• [Do this]: Would you copy only the lines below, beginning with the one that contains "Turn this picture" and running through the last entry line?

• [Record set]:
────────────────────
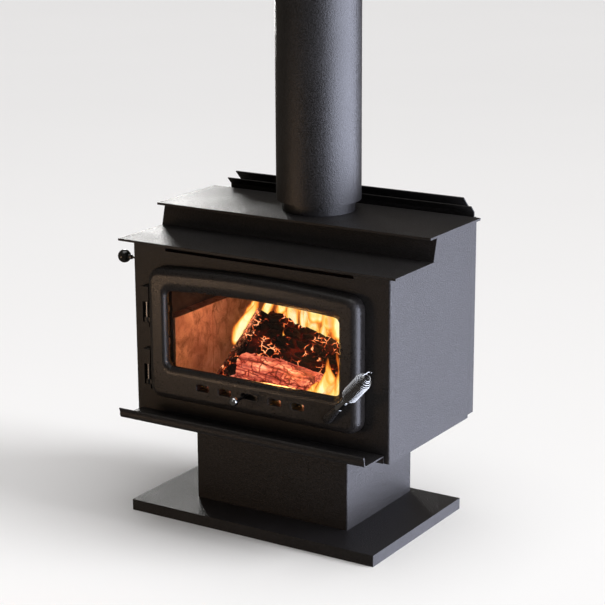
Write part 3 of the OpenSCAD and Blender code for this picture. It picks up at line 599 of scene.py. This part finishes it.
def door_casting():
    """Rolled edge, flared window with its rebate, rope groove, ports, pockets and hinge lugs."""
    edge, flare = 17, 12.5
    rings = [door_ring(0, THICK)]
    for i in range(15):
        a = math.pi / 2 * (1 - i / 14)
        rings.append(door_ring(edge * (1 - math.sin(a)), edge * (1 - math.cos(a))))
    for i in range(13):
        a = math.pi / 2 * i / 12
        rings.append(window_ring(1 - math.sin(a), 0, flare * (1 - math.cos(a))))
    rings += [window_ring(0, 0, 13), window_ring(0, 9, 13), window_ring(0, 9, THICK),
              door_ring(16.5, THICK), door_ring(16.5, 23), door_ring(7.5, 23),
              door_ring(7.5, THICK)]
    mesh = mesh_from("door_casting", *bridge(rings, loop=True))
    mesh = cut(mesh, *box_solid(-158, 158, -150.3, -140, 284.5, 310.5))
    ports = [rounded_cut(x, 297.5, 30, 13.5, 4) for x in (-115, -60.5, 60.5, 115)]
    ports.append(rounded_cut(0, 298.5, 40, 11, 4.5))
    ports.append(lathe([(-1, 5.05), (31, 5.05)], (188 * MM, DOOR_Y, 287 * MM), (0, 1, 0)))
    mesh = cut(mesh, *joined(ports))
    clips = ((-209, 380, 0), (-209, 450, 0), (209, 380, 180), (209, 450, 180),
             (-90, 498.5, -90), (90, 498.5, -90))
    mesh = cut(mesh, *joined([clip_pocket(x, z, turn) for x, z, turn in clips]))
    for foot in (415.3, 280.8):
        pin = (-264 * MM, -156 * MM, foot * MM)
        knuckle = lathe([(0.0, 6.1), (0.4, 6.5), (9.6, 6.5), (10, 6.1)], pin, (0, 0, 1))
        lug = box_solid(-264, -247, -160, -152, foot, foot + 10)
        mesh = cut(mesh, *knuckle, operation="UNION")
        mesh = cut(mesh, *lug, operation="UNION")
        mesh = cut(mesh, *lathe([(-1, 3.05), (11, 3.05)], pin, (0, 0, 1)))
    bm = bmesh.new()
    bm.from_mesh(mesh)
    bmesh.ops.remove_doubles(bm, verts=bm.verts, dist=1e-6)
    bmesh.ops.dissolve_degenerate(bm, dist=1e-6, edges=bm.edges)
    bm.to_mesh(mesh)
    bm.free()
    ob = new_piece("door_casting", mesh, "door", "door_casting", replaces=("door_frame",))
    smooth_by_weight(ob, 38)


door_casting()


# -------------------- handle
# The handle's own frame: X along it from the spindle, Y towards the door.
HANDLE = (Matrix.Translation((188 * MM, -178 * MM, 287 * MM))
          @ Matrix.Rotation(math.radians(-45), 4, "Y")
          @ Matrix.Rotation(math.radians(-16.5), 4, "Z"))


def in_handle(x, y, z):
    return HANDLE @ Vector((x * MM, y * MM, z * MM))


def handle_lever():
    """Cast lever: a rounded foot on the door, a waist with soft corners, a neck at the ferrule.

    A section is its place along the handle, its half sizes and how square it is.
    """
    sections = [(-10.2, 1.5, 1.5, 2.2), (-9.8, 4.2, 4.0, 2.2), (-8.3, 6.8, 6.0, 2.4),
                (-5.5, 8.6, 7.2, 2.7), (-1.0, 9.4, 7.7, 3.0), (6.0, 9.4, 7.6, 3.2),
                (16.0, 8.9, 7.1, 3.4), (27.0, 8.0, 6.7, 3.4), (37.0, 7.0, 6.4, 3.0),
                (43.0, 6.5, 6.3, 2.5), (46.0, 6.3, 6.3, 2.0), (47.0, 6.2, 6.2, 2.0)]
    clear_of_door = -174.35 * MM
    rings = []
    for x, half_z, half_y, power in sections:
        ring = []
        for k in range(40):
            a = 2 * math.pi * k / 40
            c, s = math.cos(a), math.sin(a)
            reach = (abs(c) ** power + abs(s) ** power) ** (-1 / power)
            point = in_handle(x, half_y * reach * s, half_z * reach * c)
            point.y = min(point.y, clear_of_door)
            ring.append(point)
        rings.append(ring)
    collar = lathe([(0.2, 9.6), (2.2, 9.6), (3.4, 9.0), (3.6, 1)],
                   (188 * MM, -174.1 * MM, 287 * MM), (0, -1, 0))
    mesh = mesh_from("lever_cast", *joined([bridge(rings), collar]))
    ob = new_piece("lever_cast", mesh, "handle", SLOT_OF["handle_lever"], CAST_BLACK,
                   ("handle_lever",))
    smooth_by_weight(ob, 50)


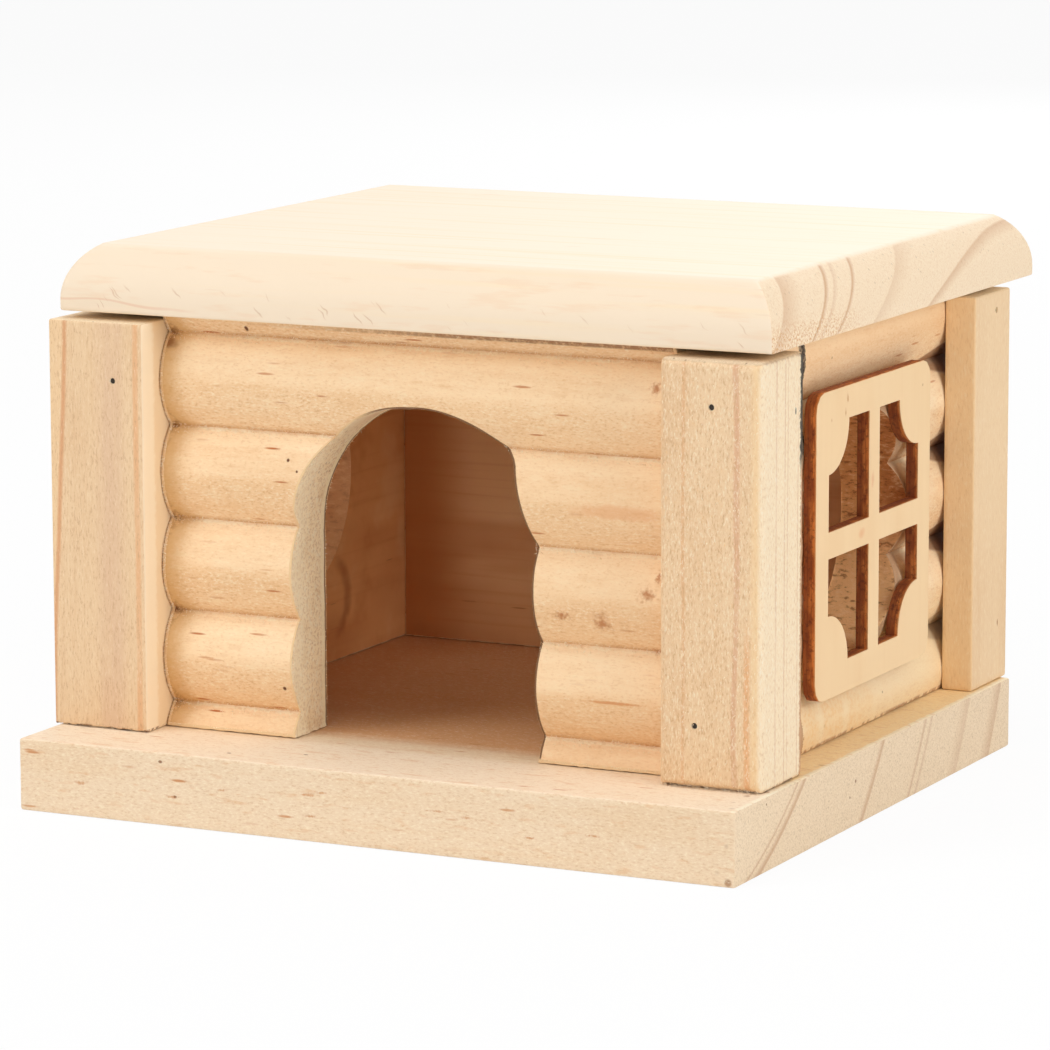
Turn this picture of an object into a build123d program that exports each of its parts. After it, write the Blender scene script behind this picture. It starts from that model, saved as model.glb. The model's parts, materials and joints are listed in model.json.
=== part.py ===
────────────────────
• [The reply]:
Turn this picture of an object into a build123d program that exports each of its parts. After it, write the Blender scene script behind this picture. It starts from that model, saved as model.glb. The model's parts, materials and joints are listed in model.json.
=== part.py ===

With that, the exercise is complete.